#### WHAT IS ASKED
Write every line of the material out exactly as shown.

#### SUPPLIED MATERIAL
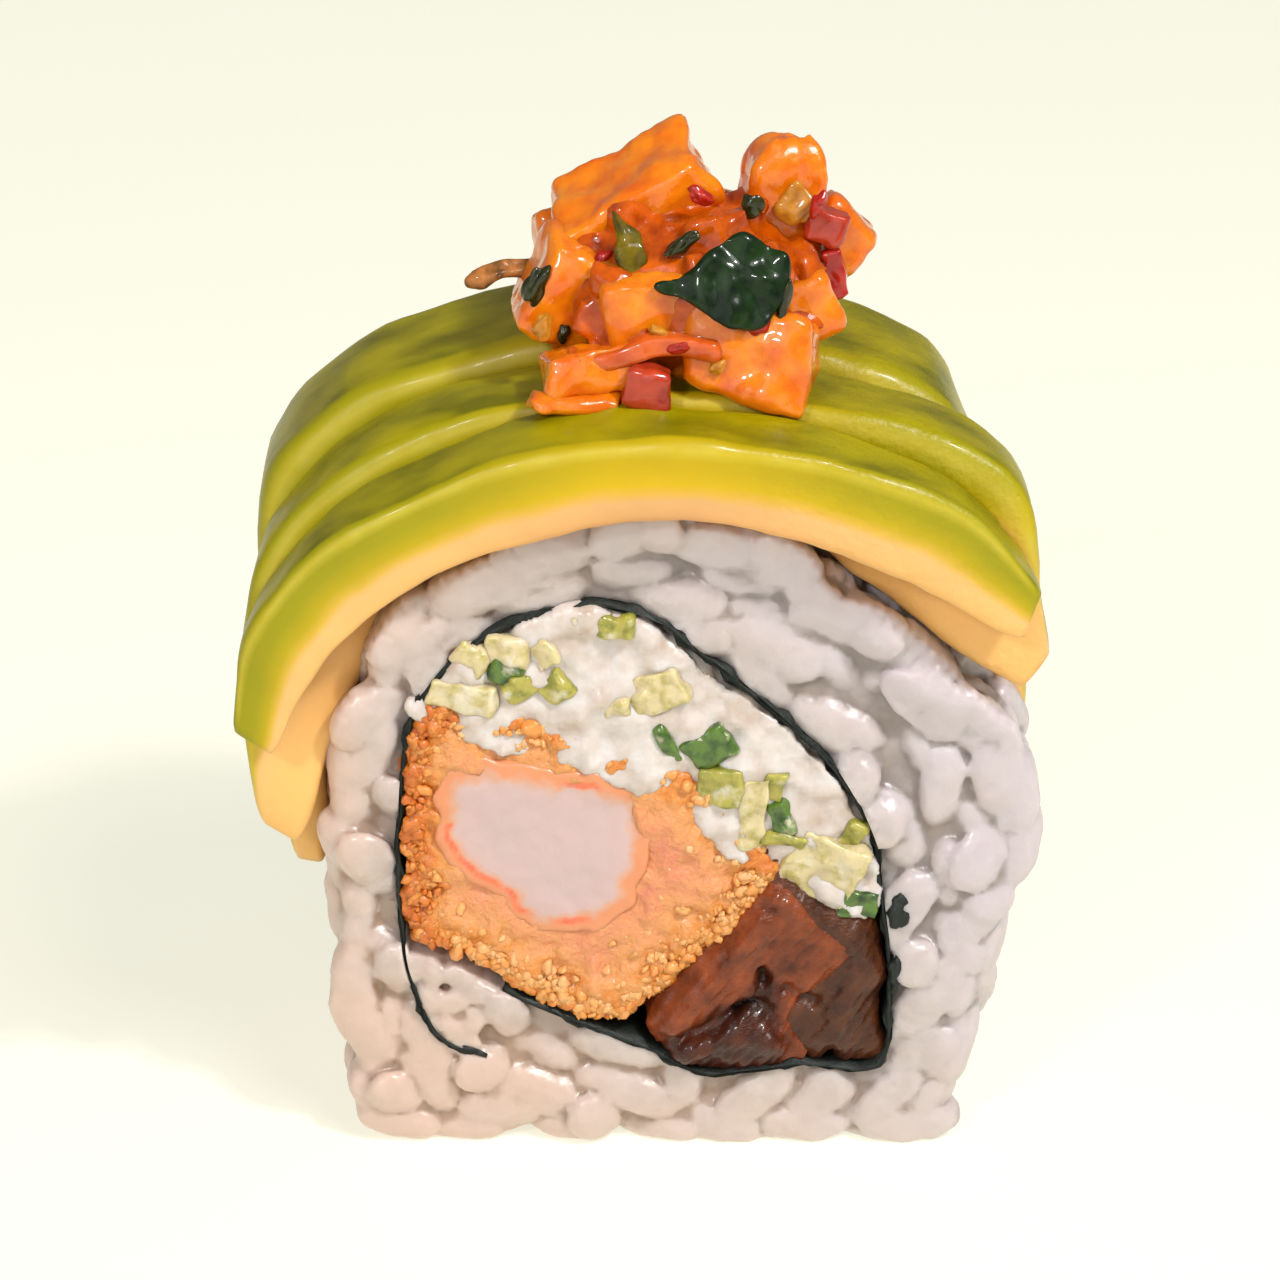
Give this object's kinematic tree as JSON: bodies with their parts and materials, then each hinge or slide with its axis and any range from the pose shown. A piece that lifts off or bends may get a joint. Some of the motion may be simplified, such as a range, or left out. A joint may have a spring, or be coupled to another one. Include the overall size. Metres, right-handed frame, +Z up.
{
  "type": "uramaki roll",
  "caption": "Inside-out sushi roll piece with a fried prawn filling, avocado slices and a mango salsa.",
  "frame": {"origin": "middle of the box at the flat bottom of the rice", "axes": "+Z up; the cut face that shows the filling looks along -Y; +X to the right of that face"},
  "size_m": [0.0532, 0.0274, 0.0694],
  "materials": {
    "rice": "cooked short-grain rice, moist and translucent",
    "nori": "dry dark green-black seaweed sheet",
    "crumb": "golden fried breadcrumb coating",
    "prawn": "cooked prawn flesh, moist, with an orange-red edge",
    "cream": "cream cheese with chopped green onion and cucumber",
    "mushroom": "braised brown mushroom, wet gloss",
    "avocado": "ripe avocado, green rim fading to pale yellow",
    "mango": "glazed diced mango",
    "onion": "glazed red onion",
    "chili": "glazed red chilli",
    "leaf": "glazed dark green herb leaf",
    "salsa": "fine glazed salsa under the larger dice"
  },
  "bodies": {
    "root": {"rice": "rice", "nori": "nori", "crumb_coating": "crumb", "prawn": "prawn", "cream_cheese": "cream", "mushroom_front": "mushroom", "mushroom_back": "mushroom", "avocado_front": "avocado", "avocado_middle": "avocado", "avocado_back": "avocado", "leaf_dark": "leaf", "leaf_olive": "leaf", "leaf_curl": "leaf", "mango_centre": "mango", "mango_right": "mango", "mango_low": "mango", "mango_slab": "mango", "onion_pink": "onion", "mango_left": "mango", "mango_top": "mango", "mango_loop": "mango", "mango_corner": "mango", "onion_purple": "onion", "chili_red": "chili", "salsa_strip": "mango", "mango_side": "mango", "mango_behind_left": "mango", "mango_behind_right": "mango", "mango_behind_low": "mango", "salsa": "salsa"}
  },
  "joints": []
}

#### OUTPUT FOR THIS TASK
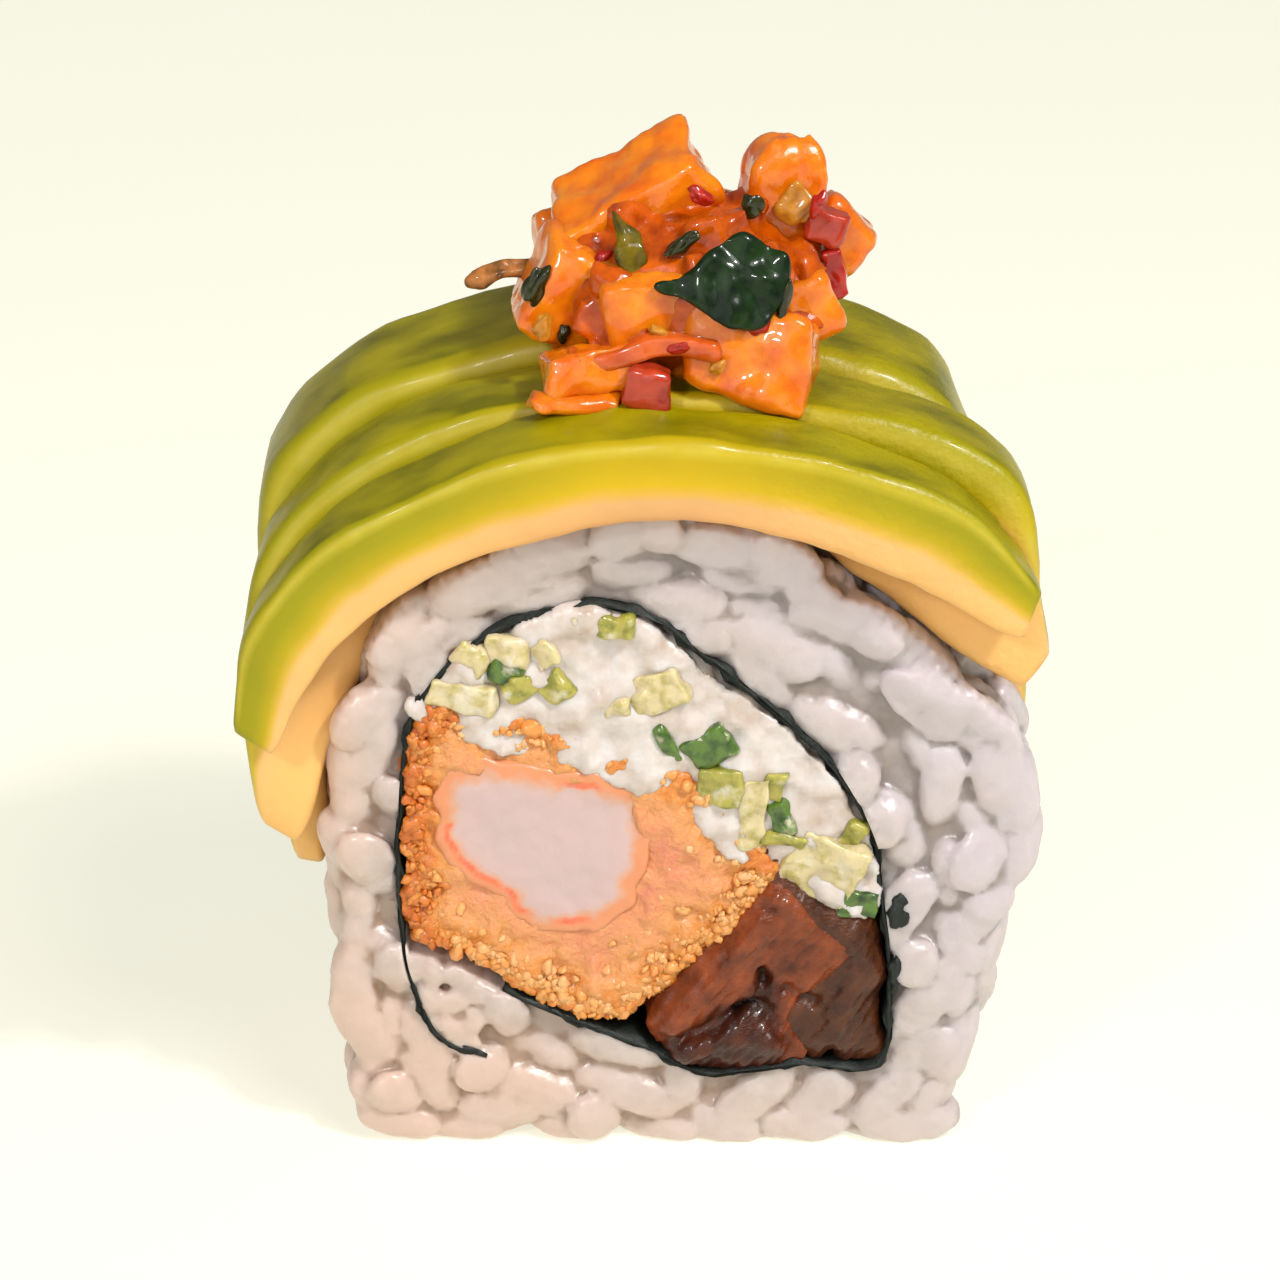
Give this object's kinematic tree as JSON: bodies with their parts and materials, then each hinge or slide with its axis and any range from the pose shown. A piece that lifts off or bends may get a joint. Some of the motion may be simplified, such as a range, or left out. A joint may have a spring, or be coupled to another one. Include the overall size. Metres, right-handed frame, +Z up.
{
  "type": "uramaki roll",
  "caption": "Inside-out sushi roll piece with a fried prawn filling, avocado slices and a mango salsa.",
  "frame": {"origin": "middle of the box at the flat bottom of the rice", "axes": "+Z up; the cut face that shows the filling looks along -Y; +X to the right of that face"},
  "size_m": [0.0532, 0.0274, 0.0694],
  "materials": {
    "rice": "cooked short-grain rice, moist and translucent",
    "nori": "dry dark green-black seaweed sheet",
    "crumb": "golden fried breadcrumb coating",
    "prawn": "cooked prawn flesh, moist, with an orange-red edge",
    "cream": "cream cheese with chopped green onion and cucumber",
    "mushroom": "braised brown mushroom, wet gloss",
    "avocado": "ripe avocado, green rim fading to pale yellow",
    "mango": "glazed diced mango",
    "onion": "glazed red onion",
    "chili": "glazed red chilli",
    "leaf": "glazed dark green herb leaf",
    "salsa": "fine glazed salsa under the larger dice"
  },
  "bodies": {
    "root": {"rice": "rice", "nori": "nori", "crumb_coating": "crumb", "prawn": "prawn", "cream_cheese": "cream", "mushroom_front": "mushroom", "mushroom_back": "mushroom", "avocado_front": "avocado", "avocado_middle": "avocado", "avocado_back": "avocado", "leaf_dark": "leaf", "leaf_olive": "leaf", "leaf_curl": "leaf", "mango_centre": "mango", "mango_right": "mango", "mango_low": "mango", "mango_slab": "mango", "onion_pink": "onion", "mango_left": "mango", "mango_top": "mango", "mango_loop": "mango", "mango_corner": "mango", "onion_purple": "onion", "chili_red": "chili", "salsa_strip": "mango", "mango_side": "mango", "mango_behind_left": "mango", "mango_behind_right": "mango", "mango_behind_low": "mango", "salsa": "salsa"}
  },
  "joints": []
}